「私は昔から人の話を聞くのが大好きなのです。施設にはいろんな方がいますよ。魚屋さん、布団屋さん、クリーニング屋さん、真珠を売っていたというおばあさんもいます。商社マン時代とはまったく違う世界ですが、楽しい。認知症の人が話しているうちにちょっと笑ってくれることがあります。あれは本当にうれしいですよ」

熊野さんの出勤日は水曜から日曜日、時給制のアルバイトだ。「土日は電車が空いているし、うちにいても家内に庭の草取りをやらされるだけ」と笑うが、若いスタッフを土日は休ませてあげたいという心遣いもあるのだろう。元気に働く熊野さんのために、妻は毎日弁当をつくってくれる。

仕事には人一倍真面目な熊野さん。体調管理には気をつけている。1日に5箱吸っていたというタバコはきっぱりやめた。酒も飲まず、刺し身などの生ものも避け、睡眠時間もしっかりとっている。

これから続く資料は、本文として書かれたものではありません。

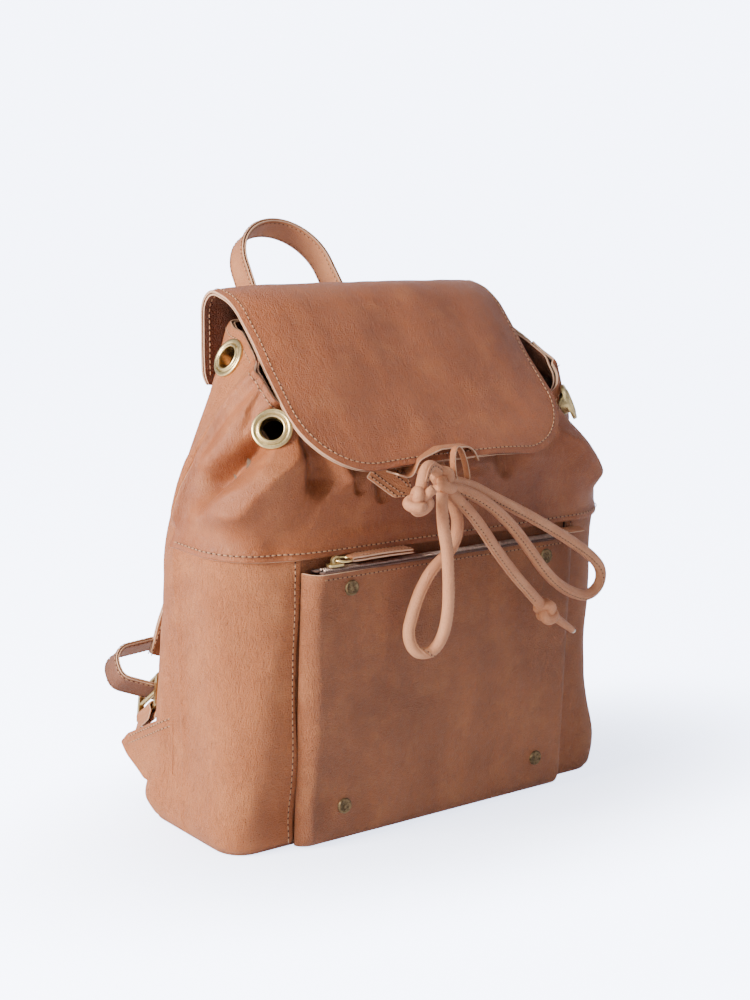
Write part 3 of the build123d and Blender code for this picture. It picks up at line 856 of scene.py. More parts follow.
def rim_height(q_share):
    """Height of the rim at a share of the way from the front's middle to the back's."""
    if not RIM_HEIGHTS:
        for k in range(RIM_STEPS + 1):
            z = 262.0
            for _ in range(24):
                dims = section(z)
                y = wall_point(dims, k / RIM_STEPS * back_q(dims))[1]
                z = 0.5 * z + 0.5 * interpolate(RIM_LINE, y)
            RIM_HEIGHTS.append(z)
    place = min(RIM_STEPS - 1e-6, abs(q_share) * RIM_STEPS)
    low = int(place)
    return RIM_HEIGHTS[low] + (RIM_HEIGHTS[low + 1] - RIM_HEIGHTS[low]) * (place - low)


def seam_q(z, side, offset=0.0):
    """Where the side seam stands at a height; offset moves it towards the back."""
    dims = section(z)
    return side * (side_q(dims, seam_y(z)) + offset)


def panel(name, q_from, q_to, z_from, z_to, rows, columns, lift=0.0, edges=None):
    """A piece of wall leather between two lines q(z), from one height to another given by q's share."""

    def face(u, v):
        z = z_from + (z_to - z_from) * v
        q = q_from(z) + (q_to(z) - q_from(z)) * u
        rise = lift if edges is None else lift + edges(u, v)
        return wall_surface(q, z, rise)

    return sheet_mesh(name, face, WALL, rows, columns)


def build_lower_panels():
    """Front wrap panels and the centre panel behind the pocket."""
    left_seam = lambda z: -POCKET_SEAM_X + 0.8 * sin(z / 21)
    right_seam = lambda z: POCKET_SEAM_X + 0.6 * sin(z / 17)

    def welt(u, v):
        """The turned edge stands proud at the side seam."""
        return 1.5 * exp(-((u * 70) / 3.2) ** 2)

    # Painted light: the left wrap panel takes the lighter, lit copy of the leather
    mesh = panel("front_left", lambda z: seam_q(z, -1), left_seam, 0, 181, 76, 44, 0.4, welt)
    soft_piece("front_left_panel", mesh, "root", PAINTED_LIT_SHEET)

    def welt_right(u, v):
        return 1.5 * exp(-(((1 - u) * 70) / 3.2) ** 2)

    # Painted shade: the right wrap panel, the left one's mirror image, takes the darker copy
    mesh = panel("front_right", right_seam, lambda z: seam_q(z, 1), 0, 181, 76, 44, 0.4, welt_right)
    soft_piece("front_right_panel", mesh, "root", PAINTED_SHADE_SHEET)
    mesh = panel("front_centre", left_seam, right_seam, 0, 181, 60, 48, -1.2)
    soft_piece("front_centre_panel", mesh, "root", PAINTED_SHADE_SHEET)


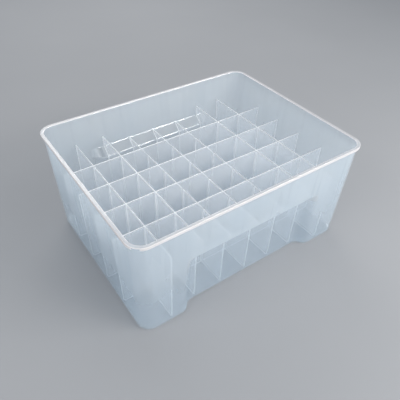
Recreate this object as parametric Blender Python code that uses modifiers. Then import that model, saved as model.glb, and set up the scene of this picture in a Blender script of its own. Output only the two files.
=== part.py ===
"""Parts sorting tray: a moulded polypropylene tray with a flanged rim and a grip recess in
each long side, holding a lift-out grid of four long and seven cross divider sheets.

Metres, +Z up. The origin is on the ground under the middle of the tray. The long sides run
along X, and the front is at -Y. The seven cross dividers stand on the floor with slots open
at the top. The four long dividers drop over them from above, with slots open at the bottom.
"""

import math

import bmesh
import bpy
from mathutils import Matrix, Vector

MM = 0.001

# Tray shell
BASE_LENGTH = 385 * MM  # outside, at the foot of the walls
BASE_WIDTH = 294 * MM
TRAY_HEIGHT = 181.2 * MM  # ground to rim top
WALL = 2 * MM  # walls, floor and rim alike
END_DRAFT = math.radians(1.45)  # lean of the two short walls
SIDE_DRAFT = math.radians(2.0)  # lean of the two long walls
BASE_CORNER_RADIUS = 20 * MM  # upright corners, at their foot
BASE_EDGE_RADIUS = 2.5 * MM  # where the floor turns up into the walls
BASE_EDGE_STEPS = 3
CORNER_STEPS = 6

# Rim: a flange with a lip turned down
RIM_OVERHANG = 3.1 * MM  # from the outside of the wall
RIM_DEPTH = 4.7 * MM  # rim top to the lip's lower edge
RIM_EDGE = 0.5 * MM  # rounding of its edges

# Grip recess in each long side, open at the bottom and closed by a sloping ledge
GRIP_DEPTH = 13.8 * MM
GRIP_HEIGHT = 115 * MM  # ground to where the ledge leaves the outside of the wall
GRIP_MARGIN = 2 * MM  # flat panel, at the ledge, beyond the outermost cross divider that meets it
GRIP_DRAFT = math.radians(2)  # the panel widens downwards by this at each side
LEDGE_SLOPE = math.radians(45)  # below the horizontal
LEDGE_OUTER_RADIUS = 4 * MM  # wall to ledge
LEDGE_INNER_RADIUS = 2 * MM  # ledge to panel
LEDGE_STEPS = 3
RAMP_SLOPE = math.radians(47)  # of the recess's sides, in plan
RAMP_RADIUS = 14 * MM
RAMP_STEPS = 4

# Feet: shallow pads pressed out of the floor, one near each corner
FOOT_HEIGHT = 0.8 * MM
FOOT_LENGTH = 38 * MM
FOOT_WIDTH = 13 * MM
FOOT_END_INSET = 15 * MM  # from the outside of the short wall's foot
FOOT_SIDE_INSET = 34 * MM  # from the outside of the long wall's foot
FOOT_STEPS = 8

# Divider grid
COLUMNS = 8
ROWS = 5
SHEET = 1.5 * MM
GRID_TOP = 135 * MM  # ground to the top of the full-height sheets
LOW_DIVIDERS = 3  # middle cross dividers, cut down to just above the ledge
LOW_DROP = 17.27 * MM  # their top below that of the full-height sheets
SHEET_CHAMFER = 3 * MM  # bottom corners of every sheet
SLOT_CLEARANCE = 0.3 * MM  # each side of a sheet in a slot
LAP_CLEARANCE = 0.3 * MM  # above and below where two slots meet
END_CLEARANCE = 0.6 * MM  # sheet ends to the walls
FLOOR_CLEARANCE = 0.3 * MM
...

「学校や会社関係などのOB会にも5年以上出ていません。楽しいけれど暇がないですから。その時間に寝て体力をつけたい。以前は友人が死ぬたびにショックを受けていましたが、最近は『少し先に逝ったんだな』と淡々と受け止めるようになりました。私は80歳まで働ければいいと思っていますが、先のことは考えないことにしています」

熊野さんは謙虚な姿勢を崩さない。介護福祉など社会的意義の大きい分野で働きたい後輩世代へのアドバイスを求めたが断られた。

「私の現役人生はもう終わっています。自分が楽しく働いているだけ。他人にアドバイスできることなんてありませんよ。体力とエコひいきしない心があれば、介護施設はいい職場の一つだとは思いますけどね」

ただし、子育て世代の正社員にとっては介護福祉の労働条件は厳しいと熊野さんは真剣な表情で付け加えた。そこにはかつて海外を飛び回っていた商社マンではなく、若い仲間と業界の将来を心配する現役の介護スタッフの姿があった。